EXERCISE:
Every line in the listing is to be echoed verbatim.

#####

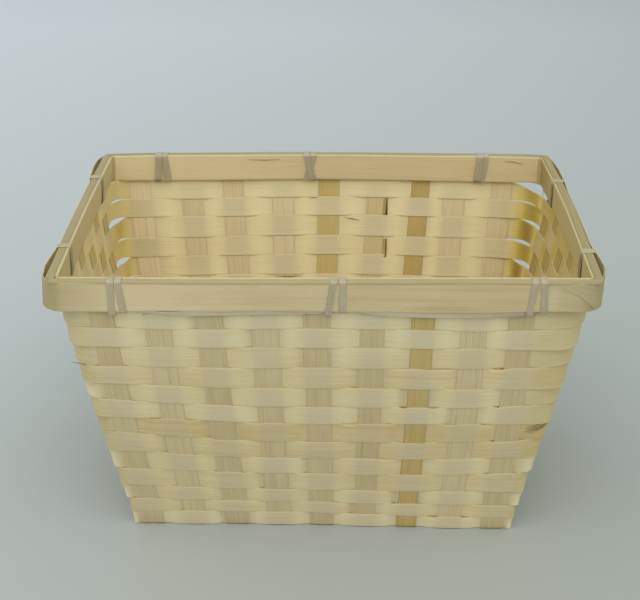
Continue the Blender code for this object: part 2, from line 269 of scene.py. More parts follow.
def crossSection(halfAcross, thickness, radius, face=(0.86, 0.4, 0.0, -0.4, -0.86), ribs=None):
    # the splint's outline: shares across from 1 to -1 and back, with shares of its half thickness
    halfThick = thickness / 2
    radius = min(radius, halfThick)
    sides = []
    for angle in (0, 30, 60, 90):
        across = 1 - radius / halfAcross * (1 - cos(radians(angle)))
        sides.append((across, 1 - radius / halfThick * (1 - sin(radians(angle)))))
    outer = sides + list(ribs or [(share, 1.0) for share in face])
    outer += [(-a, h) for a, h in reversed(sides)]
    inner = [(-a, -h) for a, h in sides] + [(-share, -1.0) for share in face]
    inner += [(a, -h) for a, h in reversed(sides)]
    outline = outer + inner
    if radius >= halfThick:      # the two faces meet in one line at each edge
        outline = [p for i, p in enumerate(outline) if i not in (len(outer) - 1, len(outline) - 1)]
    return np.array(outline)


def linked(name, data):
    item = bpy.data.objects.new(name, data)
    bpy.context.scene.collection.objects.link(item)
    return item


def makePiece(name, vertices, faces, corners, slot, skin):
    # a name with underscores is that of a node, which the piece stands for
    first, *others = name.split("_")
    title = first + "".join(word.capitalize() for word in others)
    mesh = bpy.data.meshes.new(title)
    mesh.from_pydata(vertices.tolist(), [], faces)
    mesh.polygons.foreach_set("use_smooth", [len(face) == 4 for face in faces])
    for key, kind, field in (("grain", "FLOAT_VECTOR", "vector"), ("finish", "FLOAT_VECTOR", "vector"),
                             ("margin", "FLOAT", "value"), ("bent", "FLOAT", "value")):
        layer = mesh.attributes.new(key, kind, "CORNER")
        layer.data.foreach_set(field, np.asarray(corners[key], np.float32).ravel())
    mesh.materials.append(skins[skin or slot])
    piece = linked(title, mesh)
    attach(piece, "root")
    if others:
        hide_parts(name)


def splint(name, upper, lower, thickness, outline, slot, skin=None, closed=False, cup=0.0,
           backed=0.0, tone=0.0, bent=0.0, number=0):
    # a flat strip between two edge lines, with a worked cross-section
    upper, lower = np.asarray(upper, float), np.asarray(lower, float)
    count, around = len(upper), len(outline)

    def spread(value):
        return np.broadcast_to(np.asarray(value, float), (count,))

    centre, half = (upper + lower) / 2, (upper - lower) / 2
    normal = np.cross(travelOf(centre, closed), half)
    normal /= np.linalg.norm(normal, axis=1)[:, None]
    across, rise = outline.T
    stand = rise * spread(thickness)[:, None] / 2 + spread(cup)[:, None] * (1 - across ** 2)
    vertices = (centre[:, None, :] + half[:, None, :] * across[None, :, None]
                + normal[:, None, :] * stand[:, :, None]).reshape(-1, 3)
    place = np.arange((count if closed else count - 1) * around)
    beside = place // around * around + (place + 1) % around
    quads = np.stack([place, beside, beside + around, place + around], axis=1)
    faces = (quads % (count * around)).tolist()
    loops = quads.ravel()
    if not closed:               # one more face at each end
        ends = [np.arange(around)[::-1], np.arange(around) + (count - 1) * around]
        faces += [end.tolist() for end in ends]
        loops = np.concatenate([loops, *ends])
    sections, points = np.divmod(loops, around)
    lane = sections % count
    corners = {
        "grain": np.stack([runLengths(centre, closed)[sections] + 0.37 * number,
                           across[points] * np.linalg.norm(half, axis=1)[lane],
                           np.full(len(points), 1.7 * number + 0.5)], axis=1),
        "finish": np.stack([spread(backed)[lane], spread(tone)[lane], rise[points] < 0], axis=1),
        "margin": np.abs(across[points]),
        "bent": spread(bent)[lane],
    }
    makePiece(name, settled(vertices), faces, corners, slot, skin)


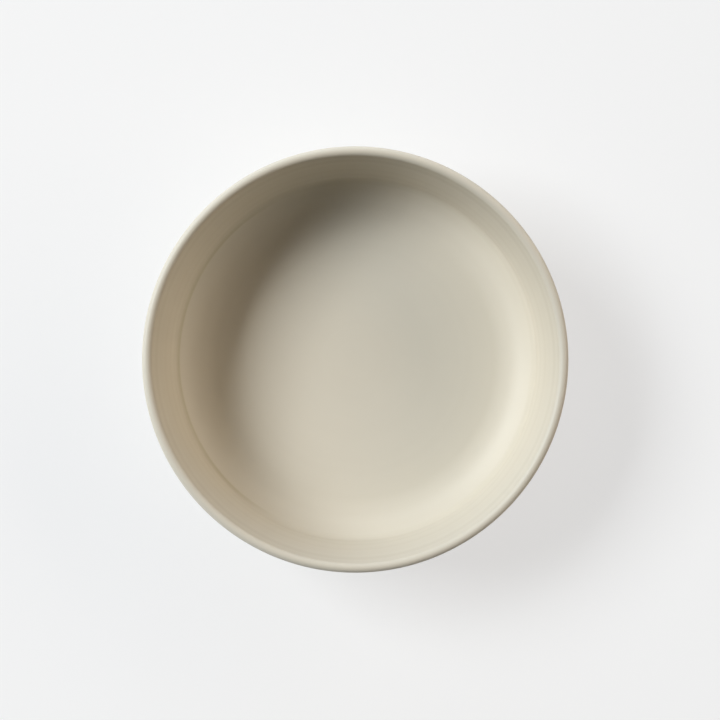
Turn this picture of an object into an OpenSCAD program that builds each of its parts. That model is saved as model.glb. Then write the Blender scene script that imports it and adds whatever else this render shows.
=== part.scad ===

#####

EXERCISE RESPONSE:
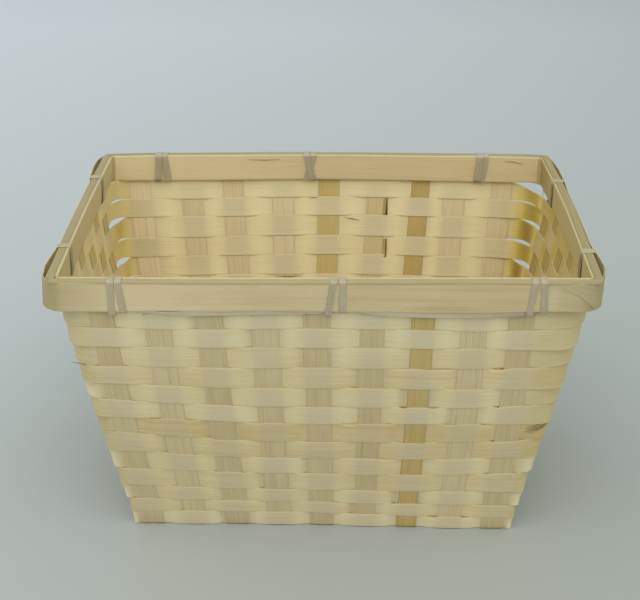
Continue the Blender code for this object: part 2, from line 269 of scene.py. More parts follow.
def crossSection(halfAcross, thickness, radius, face=(0.86, 0.4, 0.0, -0.4, -0.86), ribs=None):
    # the splint's outline: shares across from 1 to -1 and back, with shares of its half thickness
    halfThick = thickness / 2
    radius = min(radius, halfThick)
    sides = []
    for angle in (0, 30, 60, 90):
        across = 1 - radius / halfAcross * (1 - cos(radians(angle)))
        sides.append((across, 1 - radius / halfThick * (1 - sin(radians(angle)))))
    outer = sides + list(ribs or [(share, 1.0) for share in face])
    outer += [(-a, h) for a, h in reversed(sides)]
    inner = [(-a, -h) for a, h in sides] + [(-share, -1.0) for share in face]
    inner += [(a, -h) for a, h in reversed(sides)]
    outline = outer + inner
    if radius >= halfThick:      # the two faces meet in one line at each edge
        outline = [p for i, p in enumerate(outline) if i not in (len(outer) - 1, len(outline) - 1)]
    return np.array(outline)


def linked(name, data):
    item = bpy.data.objects.new(name, data)
    bpy.context.scene.collection.objects.link(item)
    return item


def makePiece(name, vertices, faces, corners, slot, skin):
    # a name with underscores is that of a node, which the piece stands for
    first, *others = name.split("_")
    title = first + "".join(word.capitalize() for word in others)
    mesh = bpy.data.meshes.new(title)
    mesh.from_pydata(vertices.tolist(), [], faces)
    mesh.polygons.foreach_set("use_smooth", [len(face) == 4 for face in faces])
    for key, kind, field in (("grain", "FLOAT_VECTOR", "vector"), ("finish", "FLOAT_VECTOR", "vector"),
                             ("margin", "FLOAT", "value"), ("bent", "FLOAT", "value")):
        layer = mesh.attributes.new(key, kind, "CORNER")
        layer.data.foreach_set(field, np.asarray(corners[key], np.float32).ravel())
    mesh.materials.append(skins[skin or slot])
    piece = linked(title, mesh)
    attach(piece, "root")
    if others:
        hide_parts(name)


def splint(name, upper, lower, thickness, outline, slot, skin=None, closed=False, cup=0.0,
           backed=0.0, tone=0.0, bent=0.0, number=0):
    # a flat strip between two edge lines, with a worked cross-section
    upper, lower = np.asarray(upper, float), np.asarray(lower, float)
    count, around = len(upper), len(outline)

    def spread(value):
        return np.broadcast_to(np.asarray(value, float), (count,))

    centre, half = (upper + lower) / 2, (upper - lower) / 2
    normal = np.cross(travelOf(centre, closed), half)
    normal /= np.linalg.norm(normal, axis=1)[:, None]
    across, rise = outline.T
    stand = rise * spread(thickness)[:, None] / 2 + spread(cup)[:, None] * (1 - across ** 2)
    vertices = (centre[:, None, :] + half[:, None, :] * across[None, :, None]
                + normal[:, None, :] * stand[:, :, None]).reshape(-1, 3)
    place = np.arange((count if closed else count - 1) * around)
    beside = place // around * around + (place + 1) % around
    quads = np.stack([place, beside, beside + around, place + around], axis=1)
    faces = (quads % (count * around)).tolist()
    loops = quads.ravel()
    if not closed:               # one more face at each end
        ends = [np.arange(around)[::-1], np.arange(around) + (count - 1) * around]
        faces += [end.tolist() for end in ends]
        loops = np.concatenate([loops, *ends])
    sections, points = np.divmod(loops, around)
    lane = sections % count
    corners = {
        "grain": np.stack([runLengths(centre, closed)[sections] + 0.37 * number,
                           across[points] * np.linalg.norm(half, axis=1)[lane],
                           np.full(len(points), 1.7 * number + 0.5)], axis=1),
        "finish": np.stack([spread(backed)[lane], spread(tone)[lane], rise[points] < 0], axis=1),
        "margin": np.abs(across[points]),
        "bent": spread(bent)[lane],
    }
    makePiece(name, settled(vertices), faces, corners, slot, skin)


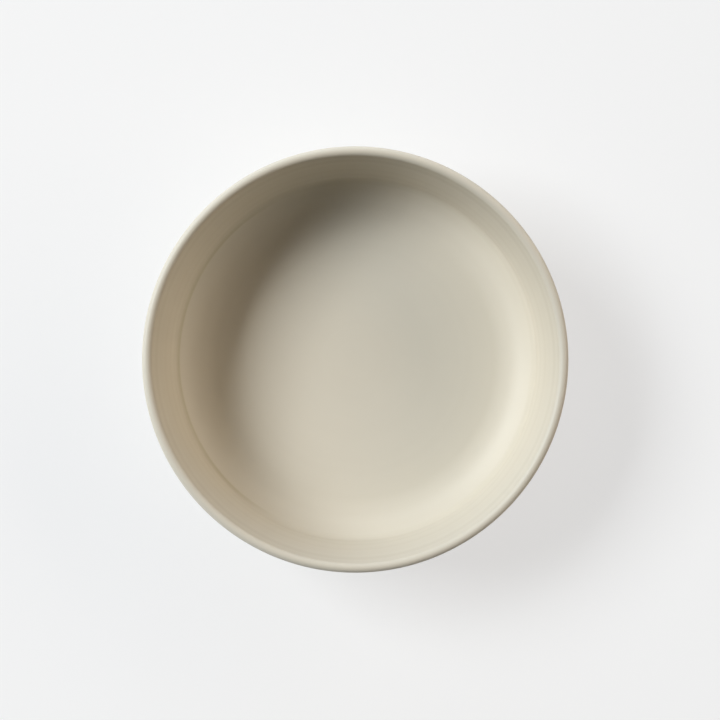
Turn this picture of an object into an OpenSCAD program that builds each of its parts. That model is saved as model.glb. Then write the Blender scene script that imports it and adds whatever else this render shows.
=== part.scad ===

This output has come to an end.